━━ Entries

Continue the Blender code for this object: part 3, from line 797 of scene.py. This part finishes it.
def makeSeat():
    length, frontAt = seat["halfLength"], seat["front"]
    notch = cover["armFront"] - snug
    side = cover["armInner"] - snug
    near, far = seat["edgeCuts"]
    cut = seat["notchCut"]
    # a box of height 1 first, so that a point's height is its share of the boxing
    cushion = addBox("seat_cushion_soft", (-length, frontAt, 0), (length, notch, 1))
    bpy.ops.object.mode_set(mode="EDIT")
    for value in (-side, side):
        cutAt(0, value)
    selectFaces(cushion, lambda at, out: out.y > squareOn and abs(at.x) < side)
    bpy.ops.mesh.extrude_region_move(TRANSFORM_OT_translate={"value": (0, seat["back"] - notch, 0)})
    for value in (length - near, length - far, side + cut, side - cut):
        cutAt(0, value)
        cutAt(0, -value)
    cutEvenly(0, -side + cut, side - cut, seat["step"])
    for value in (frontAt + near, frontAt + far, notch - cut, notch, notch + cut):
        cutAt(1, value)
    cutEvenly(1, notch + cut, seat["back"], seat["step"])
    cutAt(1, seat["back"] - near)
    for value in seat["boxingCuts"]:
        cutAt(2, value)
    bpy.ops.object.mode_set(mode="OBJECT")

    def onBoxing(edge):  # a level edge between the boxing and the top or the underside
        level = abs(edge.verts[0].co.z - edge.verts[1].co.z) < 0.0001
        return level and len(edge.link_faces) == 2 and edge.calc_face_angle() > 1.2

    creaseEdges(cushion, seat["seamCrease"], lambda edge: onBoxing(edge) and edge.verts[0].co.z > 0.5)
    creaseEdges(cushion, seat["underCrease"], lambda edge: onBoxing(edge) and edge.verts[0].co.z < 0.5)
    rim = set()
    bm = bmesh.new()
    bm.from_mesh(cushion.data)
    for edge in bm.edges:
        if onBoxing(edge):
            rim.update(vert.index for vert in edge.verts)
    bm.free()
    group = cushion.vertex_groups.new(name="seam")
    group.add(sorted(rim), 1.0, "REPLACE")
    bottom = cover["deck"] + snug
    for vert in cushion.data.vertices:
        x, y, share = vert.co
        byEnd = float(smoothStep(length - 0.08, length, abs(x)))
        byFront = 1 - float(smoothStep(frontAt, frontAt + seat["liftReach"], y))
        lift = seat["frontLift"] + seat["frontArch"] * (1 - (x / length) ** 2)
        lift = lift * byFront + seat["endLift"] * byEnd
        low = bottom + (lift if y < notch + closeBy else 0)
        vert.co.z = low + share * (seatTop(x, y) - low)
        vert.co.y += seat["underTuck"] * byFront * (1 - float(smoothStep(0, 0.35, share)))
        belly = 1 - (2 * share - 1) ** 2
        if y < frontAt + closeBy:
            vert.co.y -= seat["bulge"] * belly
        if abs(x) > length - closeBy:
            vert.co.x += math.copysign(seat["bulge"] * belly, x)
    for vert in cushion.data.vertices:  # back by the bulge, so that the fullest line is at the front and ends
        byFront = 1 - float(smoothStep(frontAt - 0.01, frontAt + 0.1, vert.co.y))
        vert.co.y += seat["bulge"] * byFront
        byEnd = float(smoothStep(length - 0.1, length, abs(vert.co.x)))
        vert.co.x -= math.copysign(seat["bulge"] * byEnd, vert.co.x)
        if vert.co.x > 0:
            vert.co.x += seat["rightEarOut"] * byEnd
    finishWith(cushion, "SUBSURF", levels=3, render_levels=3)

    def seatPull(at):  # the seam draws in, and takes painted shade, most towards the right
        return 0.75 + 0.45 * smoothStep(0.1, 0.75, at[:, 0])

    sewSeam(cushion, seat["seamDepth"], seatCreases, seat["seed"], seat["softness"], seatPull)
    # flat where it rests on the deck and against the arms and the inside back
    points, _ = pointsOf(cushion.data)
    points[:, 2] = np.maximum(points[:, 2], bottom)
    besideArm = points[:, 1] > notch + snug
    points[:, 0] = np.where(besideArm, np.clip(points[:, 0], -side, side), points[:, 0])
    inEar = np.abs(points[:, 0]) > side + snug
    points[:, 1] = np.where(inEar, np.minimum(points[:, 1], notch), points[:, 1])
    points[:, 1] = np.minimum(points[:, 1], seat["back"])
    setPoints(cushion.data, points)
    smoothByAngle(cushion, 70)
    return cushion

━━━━
━━ Entries

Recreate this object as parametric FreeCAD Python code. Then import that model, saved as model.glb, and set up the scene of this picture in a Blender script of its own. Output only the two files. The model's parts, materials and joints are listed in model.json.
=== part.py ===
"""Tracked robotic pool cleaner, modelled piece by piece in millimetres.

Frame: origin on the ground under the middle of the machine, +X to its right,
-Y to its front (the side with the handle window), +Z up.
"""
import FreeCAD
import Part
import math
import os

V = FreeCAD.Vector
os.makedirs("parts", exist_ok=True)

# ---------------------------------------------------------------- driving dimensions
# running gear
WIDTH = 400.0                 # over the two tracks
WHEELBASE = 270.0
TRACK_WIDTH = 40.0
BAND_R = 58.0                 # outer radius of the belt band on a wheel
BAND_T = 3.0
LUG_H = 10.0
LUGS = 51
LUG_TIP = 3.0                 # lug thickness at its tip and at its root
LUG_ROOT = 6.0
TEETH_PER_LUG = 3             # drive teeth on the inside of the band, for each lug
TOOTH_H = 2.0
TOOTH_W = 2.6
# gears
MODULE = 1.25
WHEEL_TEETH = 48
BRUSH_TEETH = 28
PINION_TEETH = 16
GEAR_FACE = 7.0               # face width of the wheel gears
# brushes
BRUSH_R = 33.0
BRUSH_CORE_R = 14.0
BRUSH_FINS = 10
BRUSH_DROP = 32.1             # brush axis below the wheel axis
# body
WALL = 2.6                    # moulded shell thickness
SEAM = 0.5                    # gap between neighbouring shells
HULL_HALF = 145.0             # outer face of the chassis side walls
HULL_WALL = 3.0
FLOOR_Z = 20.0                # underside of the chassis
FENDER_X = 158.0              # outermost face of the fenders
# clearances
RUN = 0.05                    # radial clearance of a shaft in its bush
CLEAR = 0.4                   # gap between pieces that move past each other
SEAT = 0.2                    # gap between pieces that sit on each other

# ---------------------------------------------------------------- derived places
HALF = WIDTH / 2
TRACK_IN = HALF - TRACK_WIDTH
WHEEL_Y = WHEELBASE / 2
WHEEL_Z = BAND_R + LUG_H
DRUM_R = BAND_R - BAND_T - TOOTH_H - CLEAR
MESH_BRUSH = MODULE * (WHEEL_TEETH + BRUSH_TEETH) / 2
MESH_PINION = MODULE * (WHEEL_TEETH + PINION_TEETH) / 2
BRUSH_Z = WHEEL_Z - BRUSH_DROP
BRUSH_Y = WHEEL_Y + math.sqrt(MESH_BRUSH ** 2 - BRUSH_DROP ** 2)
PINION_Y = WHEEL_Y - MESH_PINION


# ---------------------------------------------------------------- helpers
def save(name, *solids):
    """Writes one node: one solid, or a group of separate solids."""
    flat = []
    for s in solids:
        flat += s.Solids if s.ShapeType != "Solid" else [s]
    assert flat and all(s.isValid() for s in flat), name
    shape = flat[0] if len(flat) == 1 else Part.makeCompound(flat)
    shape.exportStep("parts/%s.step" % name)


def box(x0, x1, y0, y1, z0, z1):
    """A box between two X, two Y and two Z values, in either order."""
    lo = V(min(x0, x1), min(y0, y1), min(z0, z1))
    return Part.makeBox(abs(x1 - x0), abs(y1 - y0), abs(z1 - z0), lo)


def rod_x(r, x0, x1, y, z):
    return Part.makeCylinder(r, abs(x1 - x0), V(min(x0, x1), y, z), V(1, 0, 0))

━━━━
━━ Entries

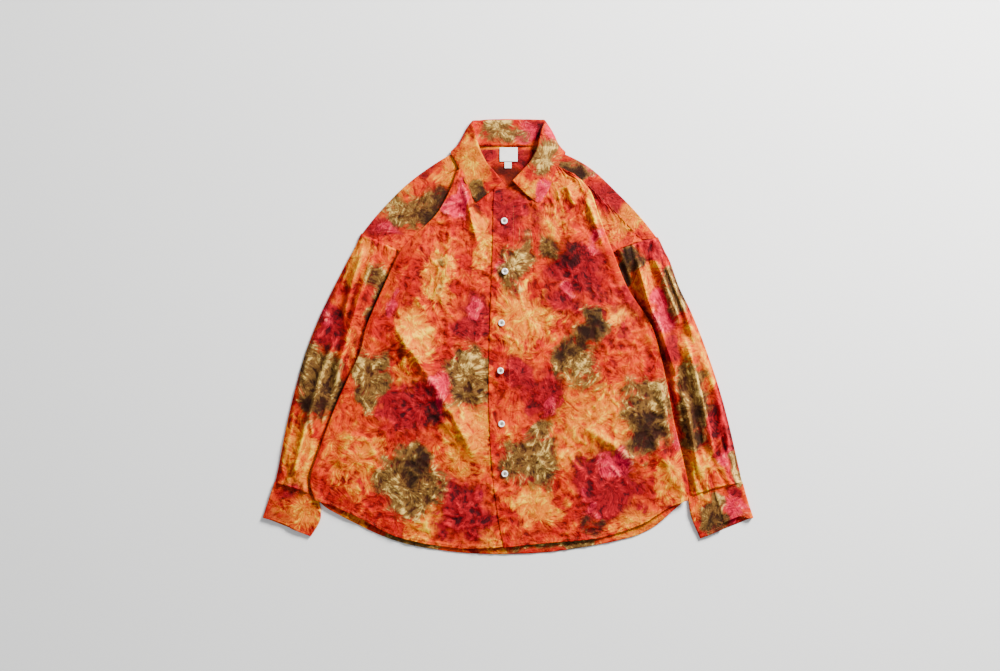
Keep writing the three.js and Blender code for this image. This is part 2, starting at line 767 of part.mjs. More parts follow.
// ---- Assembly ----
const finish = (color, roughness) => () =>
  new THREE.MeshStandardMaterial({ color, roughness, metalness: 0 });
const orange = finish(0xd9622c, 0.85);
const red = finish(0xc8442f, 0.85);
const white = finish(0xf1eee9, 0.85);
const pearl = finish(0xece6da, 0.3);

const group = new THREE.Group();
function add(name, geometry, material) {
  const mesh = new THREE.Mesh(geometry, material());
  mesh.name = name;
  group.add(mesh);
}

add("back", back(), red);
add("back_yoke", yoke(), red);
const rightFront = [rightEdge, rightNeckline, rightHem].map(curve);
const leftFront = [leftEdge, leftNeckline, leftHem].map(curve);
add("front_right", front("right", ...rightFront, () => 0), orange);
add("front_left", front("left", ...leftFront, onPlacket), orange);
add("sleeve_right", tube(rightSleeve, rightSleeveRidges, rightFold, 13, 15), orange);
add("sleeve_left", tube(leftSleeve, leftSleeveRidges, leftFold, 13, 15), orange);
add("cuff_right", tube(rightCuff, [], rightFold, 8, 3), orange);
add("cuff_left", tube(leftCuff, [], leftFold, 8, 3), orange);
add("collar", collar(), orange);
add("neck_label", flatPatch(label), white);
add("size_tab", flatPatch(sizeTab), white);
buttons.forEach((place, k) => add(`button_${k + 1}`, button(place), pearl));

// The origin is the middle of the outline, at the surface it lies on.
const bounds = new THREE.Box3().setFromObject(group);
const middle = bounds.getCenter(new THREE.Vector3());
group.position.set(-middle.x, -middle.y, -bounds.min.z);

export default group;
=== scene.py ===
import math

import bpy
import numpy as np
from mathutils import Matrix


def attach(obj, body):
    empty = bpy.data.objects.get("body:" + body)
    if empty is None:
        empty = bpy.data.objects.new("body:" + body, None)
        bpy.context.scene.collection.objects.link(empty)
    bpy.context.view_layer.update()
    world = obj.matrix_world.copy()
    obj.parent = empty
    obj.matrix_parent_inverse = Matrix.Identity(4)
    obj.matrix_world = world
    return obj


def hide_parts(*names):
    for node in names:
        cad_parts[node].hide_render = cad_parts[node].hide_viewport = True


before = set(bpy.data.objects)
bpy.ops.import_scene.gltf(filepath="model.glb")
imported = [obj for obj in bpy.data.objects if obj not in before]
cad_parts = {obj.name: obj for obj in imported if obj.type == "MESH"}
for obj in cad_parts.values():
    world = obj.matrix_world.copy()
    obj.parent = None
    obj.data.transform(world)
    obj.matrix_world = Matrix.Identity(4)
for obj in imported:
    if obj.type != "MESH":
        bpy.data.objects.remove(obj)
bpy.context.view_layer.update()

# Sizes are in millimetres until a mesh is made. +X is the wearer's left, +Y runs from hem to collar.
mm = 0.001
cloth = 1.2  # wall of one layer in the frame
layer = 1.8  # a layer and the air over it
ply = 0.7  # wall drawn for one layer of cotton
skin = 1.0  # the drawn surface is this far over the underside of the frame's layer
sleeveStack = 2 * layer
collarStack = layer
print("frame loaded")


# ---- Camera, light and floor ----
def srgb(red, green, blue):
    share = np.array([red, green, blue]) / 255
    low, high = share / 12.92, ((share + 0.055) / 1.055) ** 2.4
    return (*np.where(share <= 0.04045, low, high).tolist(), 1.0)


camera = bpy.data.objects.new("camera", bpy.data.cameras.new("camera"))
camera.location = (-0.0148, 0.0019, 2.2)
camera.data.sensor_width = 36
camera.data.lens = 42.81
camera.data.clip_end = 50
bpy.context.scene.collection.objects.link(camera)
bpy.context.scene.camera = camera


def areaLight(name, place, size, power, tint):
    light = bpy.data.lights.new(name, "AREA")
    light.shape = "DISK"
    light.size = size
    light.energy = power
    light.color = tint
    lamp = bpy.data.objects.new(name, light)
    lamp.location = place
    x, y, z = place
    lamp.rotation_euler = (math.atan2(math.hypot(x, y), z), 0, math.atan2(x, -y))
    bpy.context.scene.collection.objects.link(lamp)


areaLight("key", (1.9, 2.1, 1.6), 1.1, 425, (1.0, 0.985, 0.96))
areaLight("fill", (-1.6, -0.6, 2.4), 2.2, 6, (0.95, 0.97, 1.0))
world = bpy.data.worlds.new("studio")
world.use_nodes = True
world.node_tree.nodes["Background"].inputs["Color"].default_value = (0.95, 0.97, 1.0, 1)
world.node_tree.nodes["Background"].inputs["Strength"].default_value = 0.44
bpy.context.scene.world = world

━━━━

_Work instructions:_
Starting with the line that contains "it lies on.", repeat each line exactly, and stop once the line that contains "cad_parts[node].hide_render = cad_parts[node].hide_viewport" has been repeated.

_Output below:_
// The origin is the middle of the outline, at the surface it lies on.
const bounds = new THREE.Box3().setFromObject(group);
const middle = bounds.getCenter(new THREE.Vector3());
group.position.set(-middle.x, -middle.y, -bounds.min.z);

export default group;
=== scene.py ===
import math

import bpy
import numpy as np
from mathutils import Matrix


def attach(obj, body):
    empty = bpy.data.objects.get("body:" + body)
    if empty is None:
        empty = bpy.data.objects.new("body:" + body, None)
        bpy.context.scene.collection.objects.link(empty)
    bpy.context.view_layer.update()
    world = obj.matrix_world.copy()
    obj.parent = empty
    obj.matrix_parent_inverse = Matrix.Identity(4)
    obj.matrix_world = world
    return obj


def hide_parts(*names):
    for node in names:
        cad_parts[node].hide_render = cad_parts[node].hide_viewport = True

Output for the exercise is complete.